Projected for a 10th-place finish by the ACC Preseason Poll, Georgia Tech does just about everything well, especially at the plate. The Yellow Jackets rank second in the ACC in batting average (.332), on-base percentage (.439), slugging percentage (.561) and total runs scored (191). They have been the best base-stealing team in the conference, ripping off 48 bags on 53 attempts.

Sophomore outfielder Drew Burress, the reigning ACC Freshman of the Year, yet again ranks among the conference’s best in a handful of categories. He’s slashing .375./.505/.825 with 12 doubles, eight home runs and 30 RBIs. Burress also enters the weekend on a monstrous tear, as he has four doubles, three home runs and 11 RBIs in his last four games. A year ago, he was also named the D1 Baseball and Perfect Game Freshman of the Year, landing on All-American teams released by both of those publications.

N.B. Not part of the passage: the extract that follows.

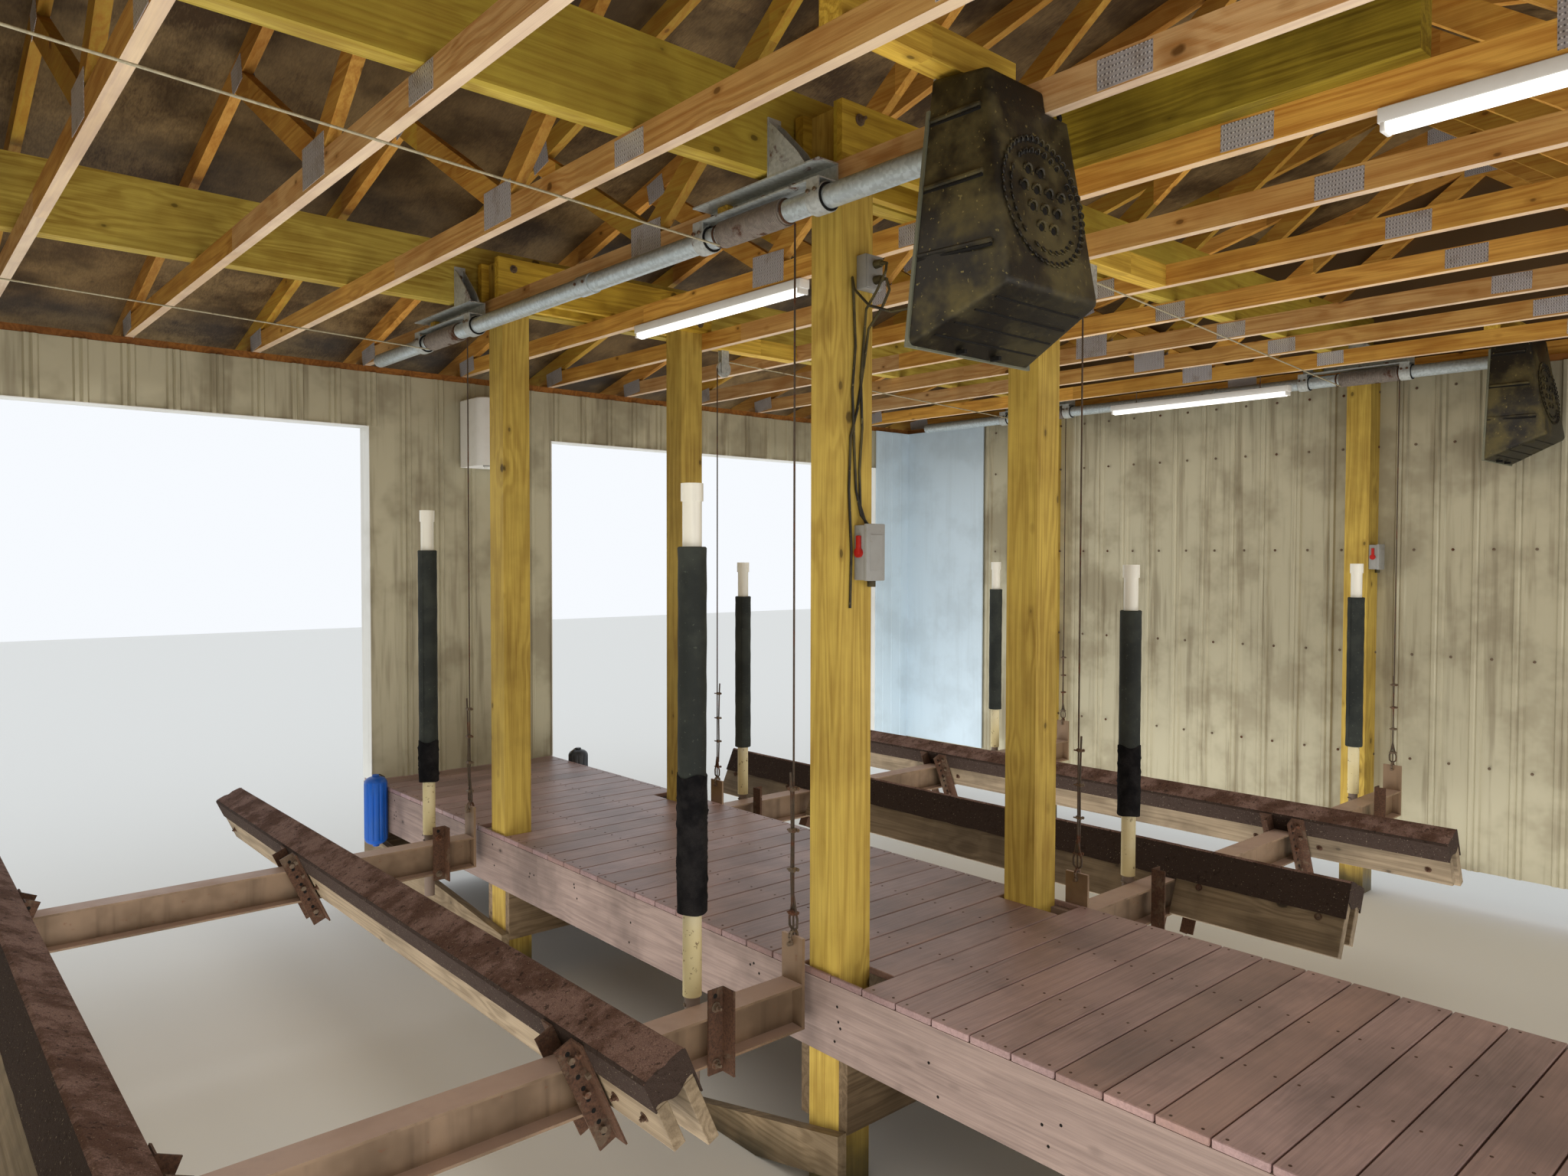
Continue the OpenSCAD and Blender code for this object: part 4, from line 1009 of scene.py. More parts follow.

Sophomore infielder Kent Schmidt and junior infielder Kyle Lodise, respective transfers from Georgia Southern and Augusta, complement Burress well in the lineup. Schmidt owns a .415 batting average with 26 RBIs, while Lodise has cranked five home runs as part of a .663 slugging percentage. Freshman two-way player Alex Hernandez has been a major asset as well, pitching six innings while pacing the team in RBIs (31) and hitting seven home runs.

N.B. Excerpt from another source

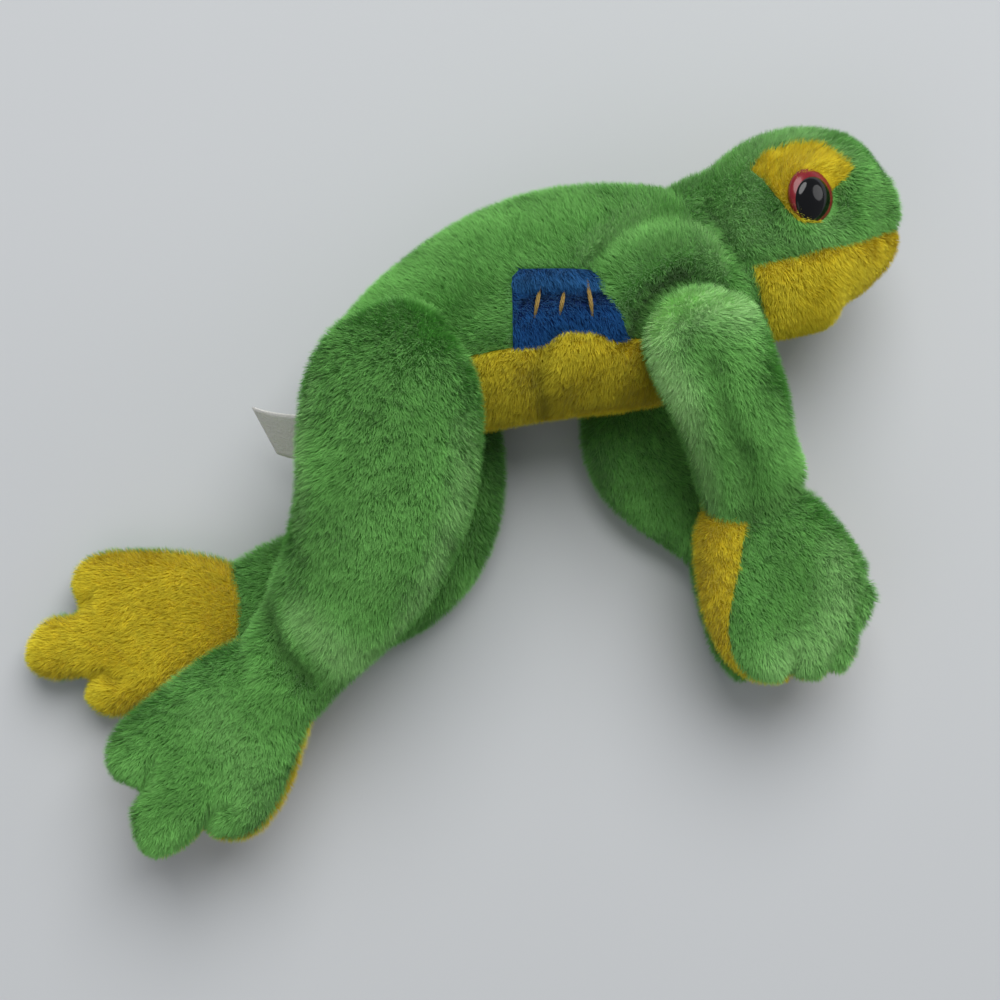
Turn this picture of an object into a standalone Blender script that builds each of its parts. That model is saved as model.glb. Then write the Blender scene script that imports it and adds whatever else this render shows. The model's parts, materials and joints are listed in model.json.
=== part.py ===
"""A stuffed plush frog lying on its left side, built from its sewn skins, stuffing, eyes and label.

The frog's side-to-side axis is +Z. Its right side, called near, is up. Its left side, called far,
rests on the ground. Its head points along +X and its back faces +Y. Every limb is a plush skin
round a stuffing core, and every crease where the toy bends has an empty on its axis.
"""

import math

import bmesh
import bpy
from mathutils import Matrix, Vector
from mathutils.bvhtree import BVHTree

# Cloth and gaps
SKIN_WALL = 0.0025
SEAM_GAP = 0.0006
STUFFING_GAP = 0.0020
CREASE_GAP = 0.0006
FACE_GAP = 0.0005
OVERRUN = 0.004
MERGE_DISTANCE = 0.00005
BALL_SEGMENTS = 18

# Torso
BODY_LENGTH = 0.114
BODY_HEIGHT = 0.059
BODY_WIDTH = 0.052
HALF_DEPTH = 0.032
FLOOR_CUT = 0.0005

# Head
HEAD_LENGTH = 0.0405
HEAD_HEIGHT = 0.053
HEAD_WIDTH = 0.046
NECK_RADIUS = 0.0225
NECK_HALF_WIDTH = 0.0142

# Legs and feet
LEG_REACH = 0.070
FAR_LEG_REACH = 0.0645
LEG_WIDTH = 0.045
LEG_THICKNESS = 0.028
HIP_RADIUS = 0.0245
HIP_SWEEP = 0.0285
HIP_PLANE = 0.0163
ANKLE_RADIUS = 0.0140
ANKLE_HALF_WIDTH = 0.0100
NEAR_BALL_LIFT = 0.0016
FOOT_LENGTH = 0.059
FOOT_WIDTH = 0.046
FOOT_THICKNESS = 0.018
HEEL_START = 0.0055

# Arms and hands
ARM_REACH = 0.045
FAR_ARM_REACH = 0.049
ARM_WIDTH = 0.029
ARM_THICKNESS = 0.024
SHOULDER_RADIUS = 0.0155
SHOULDER_SWEEP = 0.0275
FAR_SHOULDER_SWEEP = 0.0415
SHOULDER_PLANE = 0.0155
WRIST_RADIUS = 0.0134
WRIST_HALF_WIDTH = 0.0095
HAND_LENGTH = 0.050
HAND_WIDTH = 0.040
HAND_THICKNESS = 0.018
PALM_START = 0.0045

# Eyes
EYE_RADIUS = 0.0063
EYE_DOME = 0.0022
EYE_SEAT = 0.0006
PUPIL_RADIUS = 0.0045
PUPIL_DOME = 0.0022
PUPIL_DROP = 0.0008
SHANK_RADIUS = 0.0016
SHANK_LENGTH = 0.0070
WASHER_RADIUS = 0.0046
WASHER_SEAT = 0.0022
WASHER_THICKNESS = 0.0012

# Embroidery and label
STITCH_RADIUS = 0.0006
TAG_LENGTH = 0.0150
TAG_WIDTH = 0.0160
TAG_THICKNESS = 0.0005
TAG_TUCK = 0.0015

# Rest angles of the limbs in the lying pose
LEG_ANGLE = math.radians(-111.5)
FAR_LEG_ANGLE = math.radians(-124.3)
ARM_ANGLE = math.radians(-73.4)
FAR_ARM_ANGLE = math.radians(-79.0)
FOOT_ANGLE = math.radians(-124.0)
FAR_FOOT_ANGLE = math.radians(-161.0)
HAND_ANGLE = math.radians(-66.0)
FAR_HAND_ANGLE = math.radians(-71.0)

GREEN = (0.09, 0.35, 0.08)
YELLOW = (0.76, 0.50, 0.03)
BLUE = (0.02, 0.07, 0.36)
FIBRE = (0.86, 0.86, 0.84)
RED = (0.30, 0.02, 0.03)
BLACK = (0.01, 0.01, 0.012)
NYLON = (0.80, 0.80, 0.76)
THREAD = (0.62, 0.36, 0.06)
RIBBON = (0.85, 0.84, 0.80)
PLUSH_ROUGHNESS = 0.95
PLASTIC_ROUGHNESS = 0.12

NEAR, FAR = 1, -1
SIDES = ((NEAR, "near"), (FAR, "far"))

for old in list(bpy.data.objects):
    bpy.data.objects.remove(old)

frog = bpy.data.collections.new("plush_frog")
cutters = bpy.data.collections.new("cutters")
for collection in (frog, cutters):
    bpy.context.scene.collection.children.link(collection)


def material(name, colour, roughness):
    made = bpy.data.materials.new(name)
    made.use_nodes = True
    shader = made.node_tree.nodes["Principled BSDF"]
    shader.inputs["Base Color"].default_value = (*colour, 1)
    shader.inputs["Roughness"].default_value = roughness
    shader.inputs["Metallic"].default_value = 0
    return made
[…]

Like Notre Dame, Georgia Tech has a well-defined weekend rotation. Sophomore right-hander Tate McKee (3-0, 2.49 ERA) should get the ball on Friday as he looks to build on his first six-inning effort of the season. Junior righty Brady Jones (2-0, 3.94 ERA), an in-state transfer from Georgia State, should go on Saturday. Expect redshirt sophomore right-hander Riley Stanford (0-0, 5.89 ERA) to take the ball on Sunday.

Overall, Georgia Tech ranks seventh in the ACC in team ERA (4.15) and leads the conference in fielding percentage (.980).

This weekend’s games at Frank Eck Stadium will get underway at 4:30 p.m. on Friday, 2 p.m. on Saturday and 1 p.m. on Sunday.